== DATA EXCERPT ==

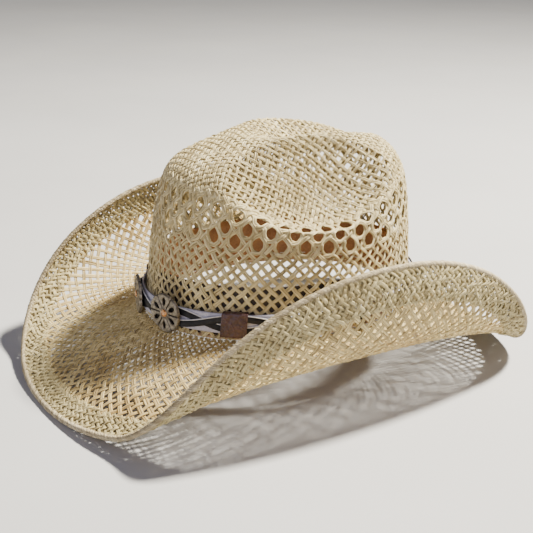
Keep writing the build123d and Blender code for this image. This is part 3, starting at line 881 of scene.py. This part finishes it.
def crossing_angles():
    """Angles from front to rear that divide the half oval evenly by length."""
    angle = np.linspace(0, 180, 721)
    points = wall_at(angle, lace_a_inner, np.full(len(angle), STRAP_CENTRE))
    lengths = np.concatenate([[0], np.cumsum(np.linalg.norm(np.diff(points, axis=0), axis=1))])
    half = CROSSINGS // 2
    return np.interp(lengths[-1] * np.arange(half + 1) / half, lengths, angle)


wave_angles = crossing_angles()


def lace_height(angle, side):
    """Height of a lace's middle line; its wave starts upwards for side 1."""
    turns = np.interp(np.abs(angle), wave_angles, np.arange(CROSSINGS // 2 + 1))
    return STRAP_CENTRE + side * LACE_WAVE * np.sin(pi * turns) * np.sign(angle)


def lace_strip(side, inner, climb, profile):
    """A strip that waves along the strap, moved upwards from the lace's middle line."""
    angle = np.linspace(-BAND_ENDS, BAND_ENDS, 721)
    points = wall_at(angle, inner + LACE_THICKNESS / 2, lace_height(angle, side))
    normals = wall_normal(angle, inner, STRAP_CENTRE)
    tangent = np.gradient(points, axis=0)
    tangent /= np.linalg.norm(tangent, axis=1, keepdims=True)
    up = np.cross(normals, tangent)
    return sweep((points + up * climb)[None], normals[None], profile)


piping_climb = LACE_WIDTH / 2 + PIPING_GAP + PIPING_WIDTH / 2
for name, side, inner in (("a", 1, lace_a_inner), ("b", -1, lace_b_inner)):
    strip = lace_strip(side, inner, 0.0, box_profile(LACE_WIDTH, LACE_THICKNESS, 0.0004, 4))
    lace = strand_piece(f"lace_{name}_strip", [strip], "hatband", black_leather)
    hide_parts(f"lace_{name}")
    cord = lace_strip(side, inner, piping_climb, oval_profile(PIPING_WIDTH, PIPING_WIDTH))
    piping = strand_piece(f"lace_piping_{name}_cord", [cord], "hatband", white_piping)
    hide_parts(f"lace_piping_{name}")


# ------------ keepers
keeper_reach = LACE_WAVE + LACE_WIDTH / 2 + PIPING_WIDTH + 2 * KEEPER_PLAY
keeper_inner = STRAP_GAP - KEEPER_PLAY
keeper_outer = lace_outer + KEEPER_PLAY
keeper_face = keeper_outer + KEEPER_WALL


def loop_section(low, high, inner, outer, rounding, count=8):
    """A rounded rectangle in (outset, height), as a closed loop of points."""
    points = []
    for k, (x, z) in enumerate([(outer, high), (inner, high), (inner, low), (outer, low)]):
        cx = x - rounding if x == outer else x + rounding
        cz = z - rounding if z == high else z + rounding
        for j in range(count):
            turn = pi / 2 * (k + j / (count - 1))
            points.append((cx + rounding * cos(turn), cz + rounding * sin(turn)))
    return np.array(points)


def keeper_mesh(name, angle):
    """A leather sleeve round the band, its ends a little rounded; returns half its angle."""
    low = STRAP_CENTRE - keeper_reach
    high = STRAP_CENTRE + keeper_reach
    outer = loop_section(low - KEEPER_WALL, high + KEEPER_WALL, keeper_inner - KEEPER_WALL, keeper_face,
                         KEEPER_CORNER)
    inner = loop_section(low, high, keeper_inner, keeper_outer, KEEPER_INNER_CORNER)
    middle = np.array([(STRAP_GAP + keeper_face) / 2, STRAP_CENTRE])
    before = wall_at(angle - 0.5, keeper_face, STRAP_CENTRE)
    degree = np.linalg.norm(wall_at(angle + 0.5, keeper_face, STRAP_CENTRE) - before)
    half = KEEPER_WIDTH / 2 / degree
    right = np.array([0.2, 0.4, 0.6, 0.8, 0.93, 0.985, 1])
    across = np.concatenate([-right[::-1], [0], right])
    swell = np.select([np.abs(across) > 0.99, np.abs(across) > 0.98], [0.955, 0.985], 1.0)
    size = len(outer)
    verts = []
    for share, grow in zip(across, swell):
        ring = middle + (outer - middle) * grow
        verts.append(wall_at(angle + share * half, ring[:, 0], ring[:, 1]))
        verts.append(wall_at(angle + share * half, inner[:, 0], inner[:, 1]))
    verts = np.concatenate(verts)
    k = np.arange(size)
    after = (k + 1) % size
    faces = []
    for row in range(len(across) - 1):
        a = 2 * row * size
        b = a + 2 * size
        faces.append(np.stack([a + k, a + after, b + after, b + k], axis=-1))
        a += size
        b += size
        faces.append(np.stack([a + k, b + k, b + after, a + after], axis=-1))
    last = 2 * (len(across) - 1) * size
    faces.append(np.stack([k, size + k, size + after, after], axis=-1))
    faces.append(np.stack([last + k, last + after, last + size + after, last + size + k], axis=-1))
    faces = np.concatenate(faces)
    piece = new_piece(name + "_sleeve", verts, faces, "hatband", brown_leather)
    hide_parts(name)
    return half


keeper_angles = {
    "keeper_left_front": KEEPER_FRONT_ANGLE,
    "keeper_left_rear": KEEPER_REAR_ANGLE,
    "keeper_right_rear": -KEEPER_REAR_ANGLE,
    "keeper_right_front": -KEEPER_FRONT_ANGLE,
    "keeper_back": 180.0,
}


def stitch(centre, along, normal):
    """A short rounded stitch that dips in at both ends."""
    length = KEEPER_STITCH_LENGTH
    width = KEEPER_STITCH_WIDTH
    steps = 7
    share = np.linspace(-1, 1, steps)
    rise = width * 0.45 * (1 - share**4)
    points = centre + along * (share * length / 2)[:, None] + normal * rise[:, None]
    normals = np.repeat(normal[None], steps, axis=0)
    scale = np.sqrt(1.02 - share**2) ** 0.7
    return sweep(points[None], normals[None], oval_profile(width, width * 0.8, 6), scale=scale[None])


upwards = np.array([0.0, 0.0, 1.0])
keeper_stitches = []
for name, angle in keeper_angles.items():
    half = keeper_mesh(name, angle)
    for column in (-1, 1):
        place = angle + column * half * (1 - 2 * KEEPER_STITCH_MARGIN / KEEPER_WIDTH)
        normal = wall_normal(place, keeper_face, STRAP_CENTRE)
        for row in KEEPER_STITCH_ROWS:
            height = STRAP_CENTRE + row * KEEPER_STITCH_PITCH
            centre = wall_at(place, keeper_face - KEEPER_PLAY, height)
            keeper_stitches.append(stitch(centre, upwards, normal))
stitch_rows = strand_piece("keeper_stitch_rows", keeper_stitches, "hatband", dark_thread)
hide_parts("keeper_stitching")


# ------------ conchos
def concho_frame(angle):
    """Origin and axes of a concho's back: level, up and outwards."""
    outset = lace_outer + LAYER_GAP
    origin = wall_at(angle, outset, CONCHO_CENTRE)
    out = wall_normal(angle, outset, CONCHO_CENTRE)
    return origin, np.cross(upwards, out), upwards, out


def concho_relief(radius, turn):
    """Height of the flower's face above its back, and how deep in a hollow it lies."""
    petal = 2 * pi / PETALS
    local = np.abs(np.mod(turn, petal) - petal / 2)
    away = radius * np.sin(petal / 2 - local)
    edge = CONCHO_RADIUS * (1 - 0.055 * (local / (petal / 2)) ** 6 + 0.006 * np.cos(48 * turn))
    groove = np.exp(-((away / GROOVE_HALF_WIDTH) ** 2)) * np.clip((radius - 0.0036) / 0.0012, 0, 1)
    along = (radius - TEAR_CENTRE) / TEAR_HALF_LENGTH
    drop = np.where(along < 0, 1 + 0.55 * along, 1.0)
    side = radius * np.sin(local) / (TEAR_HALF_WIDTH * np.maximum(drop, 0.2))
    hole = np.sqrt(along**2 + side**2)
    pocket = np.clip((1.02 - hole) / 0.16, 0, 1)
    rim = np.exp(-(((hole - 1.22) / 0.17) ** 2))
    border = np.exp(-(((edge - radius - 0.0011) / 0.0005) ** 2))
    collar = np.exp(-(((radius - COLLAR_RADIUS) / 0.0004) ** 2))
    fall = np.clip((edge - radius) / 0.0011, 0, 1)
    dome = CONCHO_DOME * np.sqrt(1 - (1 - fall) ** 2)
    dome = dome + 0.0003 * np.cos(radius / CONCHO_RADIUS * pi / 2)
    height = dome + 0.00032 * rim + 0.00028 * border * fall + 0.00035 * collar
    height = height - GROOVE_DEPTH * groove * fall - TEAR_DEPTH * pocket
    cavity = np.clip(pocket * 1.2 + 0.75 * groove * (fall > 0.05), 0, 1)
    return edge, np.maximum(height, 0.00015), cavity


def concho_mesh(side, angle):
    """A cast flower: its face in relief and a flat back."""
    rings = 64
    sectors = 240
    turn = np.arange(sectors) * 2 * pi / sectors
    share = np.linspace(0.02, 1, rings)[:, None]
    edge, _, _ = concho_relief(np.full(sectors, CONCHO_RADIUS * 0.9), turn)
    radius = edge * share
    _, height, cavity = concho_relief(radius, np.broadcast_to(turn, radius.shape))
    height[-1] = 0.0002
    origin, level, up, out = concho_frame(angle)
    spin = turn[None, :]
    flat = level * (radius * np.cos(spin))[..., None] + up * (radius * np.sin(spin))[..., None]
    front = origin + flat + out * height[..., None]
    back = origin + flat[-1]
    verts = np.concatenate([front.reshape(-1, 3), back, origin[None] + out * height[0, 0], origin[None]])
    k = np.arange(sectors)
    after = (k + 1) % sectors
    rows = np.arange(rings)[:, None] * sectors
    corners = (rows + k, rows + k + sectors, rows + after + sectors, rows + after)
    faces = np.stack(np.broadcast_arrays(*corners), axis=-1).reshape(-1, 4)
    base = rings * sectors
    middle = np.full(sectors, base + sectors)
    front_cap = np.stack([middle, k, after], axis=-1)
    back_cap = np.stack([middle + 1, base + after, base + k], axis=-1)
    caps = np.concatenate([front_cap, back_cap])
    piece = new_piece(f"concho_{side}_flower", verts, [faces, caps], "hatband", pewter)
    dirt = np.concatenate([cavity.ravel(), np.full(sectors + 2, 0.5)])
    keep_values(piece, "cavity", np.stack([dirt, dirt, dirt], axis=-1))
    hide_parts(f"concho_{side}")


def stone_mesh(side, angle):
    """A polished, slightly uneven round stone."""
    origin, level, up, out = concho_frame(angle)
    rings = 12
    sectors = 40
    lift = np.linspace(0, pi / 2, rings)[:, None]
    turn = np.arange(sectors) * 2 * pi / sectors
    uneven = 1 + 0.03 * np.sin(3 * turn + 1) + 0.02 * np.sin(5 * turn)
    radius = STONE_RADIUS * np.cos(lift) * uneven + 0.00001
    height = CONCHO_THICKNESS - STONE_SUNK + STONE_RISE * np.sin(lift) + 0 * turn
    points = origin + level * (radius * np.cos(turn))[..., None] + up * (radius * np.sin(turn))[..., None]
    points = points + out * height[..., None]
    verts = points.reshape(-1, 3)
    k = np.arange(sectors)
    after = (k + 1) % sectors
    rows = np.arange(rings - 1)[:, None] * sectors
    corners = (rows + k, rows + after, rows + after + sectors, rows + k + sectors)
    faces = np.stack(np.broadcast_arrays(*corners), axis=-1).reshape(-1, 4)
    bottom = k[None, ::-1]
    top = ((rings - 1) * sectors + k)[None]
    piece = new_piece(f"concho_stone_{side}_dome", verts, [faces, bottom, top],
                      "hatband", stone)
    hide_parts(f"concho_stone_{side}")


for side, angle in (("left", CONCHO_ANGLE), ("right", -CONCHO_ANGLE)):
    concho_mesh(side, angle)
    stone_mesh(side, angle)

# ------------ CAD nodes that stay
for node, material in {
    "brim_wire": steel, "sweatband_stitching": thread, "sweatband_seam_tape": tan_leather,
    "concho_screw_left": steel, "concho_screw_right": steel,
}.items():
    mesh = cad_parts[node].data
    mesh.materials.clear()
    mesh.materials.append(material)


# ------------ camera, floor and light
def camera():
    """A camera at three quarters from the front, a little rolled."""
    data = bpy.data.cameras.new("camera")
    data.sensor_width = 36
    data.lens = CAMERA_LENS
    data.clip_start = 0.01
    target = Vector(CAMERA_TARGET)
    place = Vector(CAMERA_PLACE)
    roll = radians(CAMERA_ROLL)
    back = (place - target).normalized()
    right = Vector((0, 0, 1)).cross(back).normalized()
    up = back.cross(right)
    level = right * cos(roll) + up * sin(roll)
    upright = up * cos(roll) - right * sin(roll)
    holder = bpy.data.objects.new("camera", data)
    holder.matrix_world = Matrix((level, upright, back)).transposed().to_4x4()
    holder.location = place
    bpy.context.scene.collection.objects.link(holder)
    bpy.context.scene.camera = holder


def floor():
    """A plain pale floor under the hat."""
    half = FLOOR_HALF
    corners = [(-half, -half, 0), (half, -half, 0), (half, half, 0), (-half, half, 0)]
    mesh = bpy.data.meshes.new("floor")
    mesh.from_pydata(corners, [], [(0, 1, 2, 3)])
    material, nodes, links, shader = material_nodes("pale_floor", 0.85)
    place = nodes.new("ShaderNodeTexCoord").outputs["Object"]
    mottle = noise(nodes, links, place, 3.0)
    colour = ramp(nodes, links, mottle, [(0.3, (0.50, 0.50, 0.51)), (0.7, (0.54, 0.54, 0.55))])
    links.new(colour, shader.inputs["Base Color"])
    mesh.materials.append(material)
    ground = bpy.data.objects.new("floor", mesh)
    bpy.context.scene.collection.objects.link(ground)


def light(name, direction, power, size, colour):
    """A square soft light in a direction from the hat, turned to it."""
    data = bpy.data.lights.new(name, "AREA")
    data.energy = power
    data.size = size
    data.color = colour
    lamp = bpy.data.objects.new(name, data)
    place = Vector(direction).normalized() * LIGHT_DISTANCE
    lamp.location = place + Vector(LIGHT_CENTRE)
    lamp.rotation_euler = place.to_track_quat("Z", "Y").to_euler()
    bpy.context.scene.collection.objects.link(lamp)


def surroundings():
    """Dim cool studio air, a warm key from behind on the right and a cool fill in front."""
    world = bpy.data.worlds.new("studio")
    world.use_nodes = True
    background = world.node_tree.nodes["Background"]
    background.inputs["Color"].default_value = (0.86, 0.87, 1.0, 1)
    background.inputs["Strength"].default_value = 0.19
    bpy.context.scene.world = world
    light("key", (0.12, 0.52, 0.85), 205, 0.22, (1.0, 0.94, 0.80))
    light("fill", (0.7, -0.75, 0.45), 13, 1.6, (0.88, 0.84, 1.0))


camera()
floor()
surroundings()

===

Reprint the data above from the opening line to the line holding "return STRAP_CENTRE +", inclusive, and nothing else.

* EXERCISE RESULT *
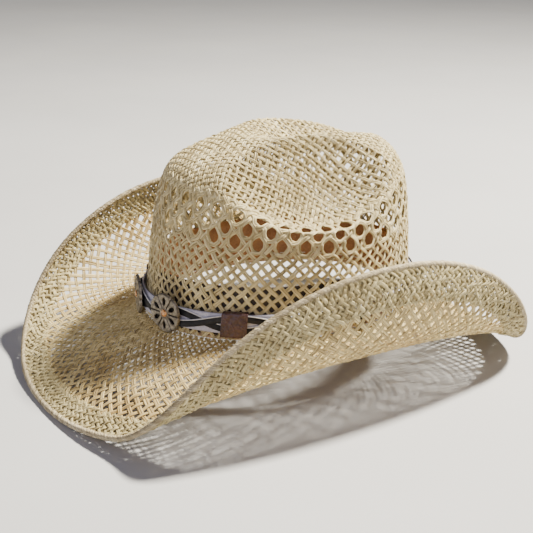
Keep writing the build123d and Blender code for this image. This is part 3, starting at line 881 of scene.py. This part finishes it.
def crossing_angles():
    """Angles from front to rear that divide the half oval evenly by length."""
    angle = np.linspace(0, 180, 721)
    points = wall_at(angle, lace_a_inner, np.full(len(angle), STRAP_CENTRE))
    lengths = np.concatenate([[0], np.cumsum(np.linalg.norm(np.diff(points, axis=0), axis=1))])
    half = CROSSINGS // 2
    return np.interp(lengths[-1] * np.arange(half + 1) / half, lengths, angle)


wave_angles = crossing_angles()


def lace_height(angle, side):
    """Height of a lace's middle line; its wave starts upwards for side 1."""
    turns = np.interp(np.abs(angle), wave_angles, np.arange(CROSSINGS // 2 + 1))
    return STRAP_CENTRE + side * LACE_WAVE * np.sin(pi * turns) * np.sign(angle)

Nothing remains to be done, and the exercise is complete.